Entries with model source code
::::::::::
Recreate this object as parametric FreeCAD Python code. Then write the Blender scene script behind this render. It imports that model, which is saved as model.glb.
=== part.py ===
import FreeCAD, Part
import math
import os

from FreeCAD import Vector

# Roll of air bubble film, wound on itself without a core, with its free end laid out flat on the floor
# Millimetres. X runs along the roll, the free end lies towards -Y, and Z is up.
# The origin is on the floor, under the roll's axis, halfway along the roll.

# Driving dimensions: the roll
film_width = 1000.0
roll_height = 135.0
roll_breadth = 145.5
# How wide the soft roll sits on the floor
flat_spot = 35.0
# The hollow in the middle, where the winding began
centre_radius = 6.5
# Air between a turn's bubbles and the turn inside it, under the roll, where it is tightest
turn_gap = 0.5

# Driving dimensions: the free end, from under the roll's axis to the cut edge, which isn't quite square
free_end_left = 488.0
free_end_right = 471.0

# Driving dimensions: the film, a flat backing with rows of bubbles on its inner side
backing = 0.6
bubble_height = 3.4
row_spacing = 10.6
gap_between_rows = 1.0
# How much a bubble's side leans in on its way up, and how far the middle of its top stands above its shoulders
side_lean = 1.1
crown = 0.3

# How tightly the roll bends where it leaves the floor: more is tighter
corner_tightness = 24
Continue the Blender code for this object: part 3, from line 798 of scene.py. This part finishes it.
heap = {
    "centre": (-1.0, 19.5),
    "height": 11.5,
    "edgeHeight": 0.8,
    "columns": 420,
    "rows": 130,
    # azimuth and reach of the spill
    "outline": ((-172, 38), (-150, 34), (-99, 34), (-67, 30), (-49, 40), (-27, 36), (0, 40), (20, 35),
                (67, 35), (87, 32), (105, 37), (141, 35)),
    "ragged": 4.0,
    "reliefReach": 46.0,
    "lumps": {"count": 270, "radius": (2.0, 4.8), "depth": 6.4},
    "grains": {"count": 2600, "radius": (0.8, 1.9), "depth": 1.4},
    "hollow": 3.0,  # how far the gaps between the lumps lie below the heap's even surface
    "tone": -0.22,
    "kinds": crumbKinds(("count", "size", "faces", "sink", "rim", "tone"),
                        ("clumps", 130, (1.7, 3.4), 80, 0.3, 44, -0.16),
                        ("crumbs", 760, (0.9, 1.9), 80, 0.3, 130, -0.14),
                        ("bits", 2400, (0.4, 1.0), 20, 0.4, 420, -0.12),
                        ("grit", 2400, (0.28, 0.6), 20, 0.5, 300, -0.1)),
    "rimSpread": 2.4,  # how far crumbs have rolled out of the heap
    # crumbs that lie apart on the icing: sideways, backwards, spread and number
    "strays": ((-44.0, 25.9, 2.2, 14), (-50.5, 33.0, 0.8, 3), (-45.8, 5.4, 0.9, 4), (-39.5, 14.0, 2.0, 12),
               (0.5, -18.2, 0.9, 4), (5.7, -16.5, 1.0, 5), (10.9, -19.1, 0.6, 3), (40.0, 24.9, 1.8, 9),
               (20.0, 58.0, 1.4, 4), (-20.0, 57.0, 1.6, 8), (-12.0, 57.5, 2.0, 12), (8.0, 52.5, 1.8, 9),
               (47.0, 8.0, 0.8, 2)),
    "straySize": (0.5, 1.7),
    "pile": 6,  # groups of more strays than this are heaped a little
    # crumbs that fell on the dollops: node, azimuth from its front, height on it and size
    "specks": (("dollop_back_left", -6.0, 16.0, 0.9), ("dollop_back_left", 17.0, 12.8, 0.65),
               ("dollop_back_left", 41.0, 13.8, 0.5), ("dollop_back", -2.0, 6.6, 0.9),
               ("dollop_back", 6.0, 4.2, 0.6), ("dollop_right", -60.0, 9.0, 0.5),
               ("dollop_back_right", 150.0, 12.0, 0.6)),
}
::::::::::
> **WHAT THIS TASK INVOLVES**:
Restate each of the entries above verbatim.

> **TASK RESULT**:
Recreate this object as parametric FreeCAD Python code. Then write the Blender scene script behind this render. It imports that model, which is saved as model.glb.
=== part.py ===
import FreeCAD, Part
import math
import os

from FreeCAD import Vector

# Roll of air bubble film, wound on itself without a core, with its free end laid out flat on the floor
# Millimetres. X runs along the roll, the free end lies towards -Y, and Z is up.
# The origin is on the floor, under the roll's axis, halfway along the roll.

# Driving dimensions: the roll
film_width = 1000.0
roll_height = 135.0
roll_breadth = 145.5
# How wide the soft roll sits on the floor
flat_spot = 35.0
# The hollow in the middle, where the winding began
centre_radius = 6.5
# Air between a turn's bubbles and the turn inside it, under the roll, where it is tightest
turn_gap = 0.5

# Driving dimensions: the free end, from under the roll's axis to the cut edge, which isn't quite square
free_end_left = 488.0
free_end_right = 471.0

# Driving dimensions: the film, a flat backing with rows of bubbles on its inner side
backing = 0.6
bubble_height = 3.4
row_spacing = 10.6
gap_between_rows = 1.0
# How much a bubble's side leans in on its way up, and how far the middle of its top stands above its shoulders
side_lean = 1.1
crown = 0.3

# How tightly the roll bends where it leaves the floor: more is tighter
corner_tightness = 24
Continue the Blender code for this object: part 3, from line 798 of scene.py. This part finishes it.
heap = {
    "centre": (-1.0, 19.5),
    "height": 11.5,
    "edgeHeight": 0.8,
    "columns": 420,
    "rows": 130,
    # azimuth and reach of the spill
    "outline": ((-172, 38), (-150, 34), (-99, 34), (-67, 30), (-49, 40), (-27, 36), (0, 40), (20, 35),
                (67, 35), (87, 32), (105, 37), (141, 35)),
    "ragged": 4.0,
    "reliefReach": 46.0,
    "lumps": {"count": 270, "radius": (2.0, 4.8), "depth": 6.4},
    "grains": {"count": 2600, "radius": (0.8, 1.9), "depth": 1.4},
    "hollow": 3.0,  # how far the gaps between the lumps lie below the heap's even surface
    "tone": -0.22,
    "kinds": crumbKinds(("count", "size", "faces", "sink", "rim", "tone"),
                        ("clumps", 130, (1.7, 3.4), 80, 0.3, 44, -0.16),
                        ("crumbs", 760, (0.9, 1.9), 80, 0.3, 130, -0.14),
                        ("bits", 2400, (0.4, 1.0), 20, 0.4, 420, -0.12),
                        ("grit", 2400, (0.28, 0.6), 20, 0.5, 300, -0.1)),
    "rimSpread": 2.4,  # how far crumbs have rolled out of the heap
    # crumbs that lie apart on the icing: sideways, backwards, spread and number
    "strays": ((-44.0, 25.9, 2.2, 14), (-50.5, 33.0, 0.8, 3), (-45.8, 5.4, 0.9, 4), (-39.5, 14.0, 2.0, 12),
               (0.5, -18.2, 0.9, 4), (5.7, -16.5, 1.0, 5), (10.9, -19.1, 0.6, 3), (40.0, 24.9, 1.8, 9),
               (20.0, 58.0, 1.4, 4), (-20.0, 57.0, 1.6, 8), (-12.0, 57.5, 2.0, 12), (8.0, 52.5, 1.8, 9),
               (47.0, 8.0, 0.8, 2)),
    "straySize": (0.5, 1.7),
    "pile": 6,  # groups of more strays than this are heaped a little
    # crumbs that fell on the dollops: node, azimuth from its front, height on it and size
    "specks": (("dollop_back_left", -6.0, 16.0, 0.9), ("dollop_back_left", 17.0, 12.8, 0.65),
               ("dollop_back_left", 41.0, 13.8, 0.5), ("dollop_back", -2.0, 6.6, 0.9),
               ("dollop_back", 6.0, 4.2, 0.6), ("dollop_right", -60.0, 9.0, 0.5),
               ("dollop_back_right", 150.0, 12.0, 0.6)),
}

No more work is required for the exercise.